Let's move on to some variations for this verb. The first one is actually sort of two expressions in one. It's "call it a day" and "call it a night." This is an expression we use when we are ready to finish working or finish like enjoying ourselves, finish playing as well. We typically use these as adults. Children don't really use these expressions. We use "call it a day" at the end of a working day. We use "call it a night" when we're ready to be finished like spending time with friends or ready to come home after being out late at night, for example. Examples, "It's 8. I think I'm going to call it a day." "It's been fun, but I'm going to call it a night." So, in both of these, you can see "I'm going to call it a night" means I'm going to say that I'm ready to be done for the day is essentially what this means.

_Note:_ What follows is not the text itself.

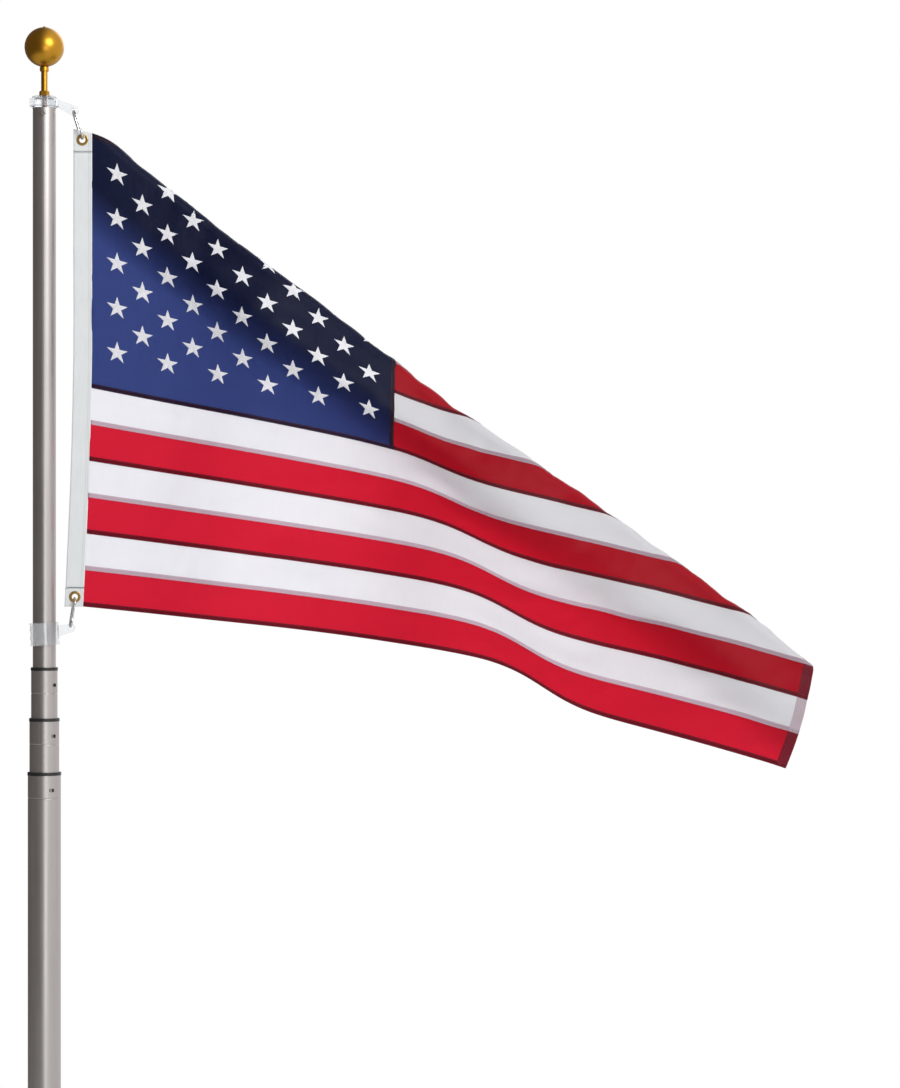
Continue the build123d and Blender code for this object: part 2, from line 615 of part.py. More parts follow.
def build_ball():
    """The clear plug, its lid and screw, and the ball on its stem and rod."""
    nut_foot = lid_foot() + TRUCK_LID
    stem_foot = nut_foot + NUT_HEIGHT
    centre = stem_foot + STEM_LENGTH + STEM_COLLAR_HEIGHT + BALL_DIAMETER / 2
    PARTS["truck_plug"] = truck_plug()
    PARTS["truck_lid"] = truck_lid()
    PARTS["truck_screw"] = truck_screw()
    PARTS["lid_nut"] = hexagon_nut(nut_foot)
    PARTS["ball_stem"] = ball_stem(stem_foot)
    PARTS["ball_rod"] = threaded_rod(nut_foot - ROD_BELOW_LID, centre - BALL_DIAMETER / 2 + ROD_INTO_BALL)
    PARTS["ball_lower_half"] = ball_half(centre, upper=False)
    PARTS["ball_upper_half"] = ball_half(centre, upper=True)


def build_hooks():
    """The clear ring and collar, the two snap hooks and the brass eyelets between them."""
    centre_line = SNAP_LENGTH - SNAP_WIRE
    slack = GROMMET_HOLE_RADIUS - SNAP_WIRE / 2 - HOOK_SEAT_GAP
    lug_slack = LUG_HOLE_RADIUS - SNAP_WIRE / 2 - HOOK_SEAT_GAP
    upper, lower = grommet_centres()
    upper_foot = upper[0], upper[1] + slack
    upper_top = lean(upper_foot, UPPER_SNAP_LEAN, -centre_line)
    lower_top = lower[0], lower[1] - slack
    lower_foot = lean(lower_top, LOWER_SNAP_LEAN, centre_line)
    PARTS["swivel_ring"] = swivel_ring((upper_top[0], upper_top[1] + lug_slack))
    PARTS["lower_collar"] = lower_collar((lower_foot[0], lower_foot[1] - lug_slack))
    for name, top, angle in (("upper", upper_top, UPPER_SNAP_LEAN), ("lower", lower_top, LOWER_SNAP_LEAN)):
        place = snap_place(top, angle)
        PARTS[f"{name}_snap"] = snap_body(place)
        PARTS[f"{name}_gate"] = snap_gate(place)
    PARTS["upper_grommet"] = grommet(upper)
    PARTS["lower_grommet"] = grommet(lower)


def build_flag():
    """The heading, the canton and the sewn stripes."""
    PARTS["heading"] = heading()
    canton_down = CANTON_STRIPES * STRIPE
    PARTS["canton"] = cloth_panel((0, CANTON_FLY - SEAM_GAP / 2), (0, canton_down - SEAM_GAP / 2))
    for index in range(STRIPES):
        start = CANTON_FLY + SEAM_GAP / 2 if index < CANTON_STRIPES else 0
        down = index * STRIPE + SEAM_GAP / 2, (index + 1) * STRIPE - SEAM_GAP / 2
        PARTS[f"stripe_{index + 1:02d}"] = cloth_panel((start, FLAG_FLY), down)


build_pole()
build_ball()
build_hooks()
build_flag()
os.makedirs("parts", exist_ok=True)
for node, shape in PARTS.items():
    export_step(shape, f"parts/{node}.step")
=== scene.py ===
"""The looks of a telescoping flagpole: satin tubes, a gold ball, clear fittings and a sewn, folded flag."""

import logging
import math
from dataclasses import dataclass, field
from enum import Enum

import bpy
import numpy as np
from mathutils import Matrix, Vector


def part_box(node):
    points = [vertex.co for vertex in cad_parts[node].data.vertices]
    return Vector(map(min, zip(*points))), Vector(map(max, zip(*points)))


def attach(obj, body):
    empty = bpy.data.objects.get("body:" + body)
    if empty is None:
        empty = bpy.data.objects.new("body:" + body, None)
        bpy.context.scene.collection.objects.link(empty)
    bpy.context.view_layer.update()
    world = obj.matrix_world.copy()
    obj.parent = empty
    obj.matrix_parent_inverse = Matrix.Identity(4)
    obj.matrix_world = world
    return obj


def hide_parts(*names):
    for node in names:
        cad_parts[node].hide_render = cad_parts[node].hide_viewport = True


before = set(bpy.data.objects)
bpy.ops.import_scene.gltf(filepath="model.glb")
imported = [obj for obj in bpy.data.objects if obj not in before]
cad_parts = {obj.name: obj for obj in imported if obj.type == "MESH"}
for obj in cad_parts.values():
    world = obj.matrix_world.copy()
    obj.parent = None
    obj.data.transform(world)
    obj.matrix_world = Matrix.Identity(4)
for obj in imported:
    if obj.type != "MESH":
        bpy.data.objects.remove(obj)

LOG = logging.getLogger("flagpole")
MM = 0.001
TAU = 2 * math.pi
BACK = np.array([0.0, 1.0, 0.0])
FOLD_SLOPE = 0.485
FLAT_MAP = "flat"

Colour = tuple[float, float, float, float]
Faces = list[np.ndarray]
Span = tuple[float, float]
Place = tuple[float, float, float]


def display(red: int, green: int, blue: int) -> Colour:
    """Turns a colour as a screen shows it, 0 to 255, into the linear colour that a shader takes.

    Each channel is divided by 255, and ((c + 0.055) / 1.055) to the power 2.4 undoes the screen's curve.

    Args:
        red: The red channel.
        green: The green channel.
        blue: The blue channel.

    Returns:
        The linear colour with an alpha of 1.
    """
    shown = np.array([red, green, blue]) / 255.0
    linear = np.where(shown <= 0.04045, shown / 12.92, ((shown + 0.055) / 1.055) ** 2.4)
    return float(linear[0]), float(linear[1]), float(linear[2]), 1.0


@dataclass(frozen=True)
class Signal:
    """One output of a shader node, which Python's operators turn into Math nodes."""

    graph: "Graph"
    socket: bpy.types.NodeSocket

    def __add__(self, other: "Signal | float") -> "Signal":
        """The sum."""
        return self.graph.maths("ADD", self, other)

    __radd__ = __add__

    def __sub__(self, other: "Signal | float") -> "Signal":
        """The difference."""
        return self.graph.maths("SUBTRACT", self, other)

    def __rsub__(self, other: float) -> "Signal":
        """The difference, from a number."""
        return self.graph.maths("SUBTRACT", other, self)

    def __mul__(self, other: "Signal | float") -> "Signal":
        """The product."""
        return self.graph.maths("MULTIPLY", self, other)

    __rmul__ = __mul__

    def sine(self) -> "Signal":
        """The sine, for a value in radians."""
        return self.graph.maths("SINE", self)

    def clamped(self, low: float, high: float) -> "Signal":
        """The value kept between two numbers."""
        return self.graph.maths("MINIMUM", self.graph.maths("MAXIMUM", self, low), high)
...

So, "I am finished." To say this very, very quickly. I'm finished for today. "I'm going to call it a day" means I'm calling today finished or I'm calling tonight finished. I'm considering it finished. So, you'll hear it "call it a day" for work and "call it a night" for fun activities.
Okay. Let's go on to the second variation. The second variation is to "call someone or something off." This expression means to cancel something like an event or to stop someone's behavior. This can be for, well, a person or, I suppose, for an animal as well. Examples, "Call your dog off." "Oh no, it's going to rain. We have to call off the BBQ." So, in both of these situations, there's something that must be cancelled. So, in the first example, "Call your dog off," it means your dog is maybe too aggressive. Someone's dog is too aggressive. It's barking. It's making noise. It's attacking someone, maybe. So, "Call your dog off" means stop your dog's behavior. In the second example sentence, "We're going to have to call off the barbeque" means we're going to have to cancel the barbecue because of rain, in this case. So, to call off an event or to call off a person, to call off an animal. It means to stop or to cancel that thing.
So, those are a few new ways I hope that you can use the verb, "call." I hope that that was helpful for you. Of course, if you know some other ways to use the verb, "call," there are quite a few, please feel free to give it a try or let us know in the comments of this video.
Thanks very much for watching this episode of Know Your Verbs and we'll see you again soon. Bye-bye.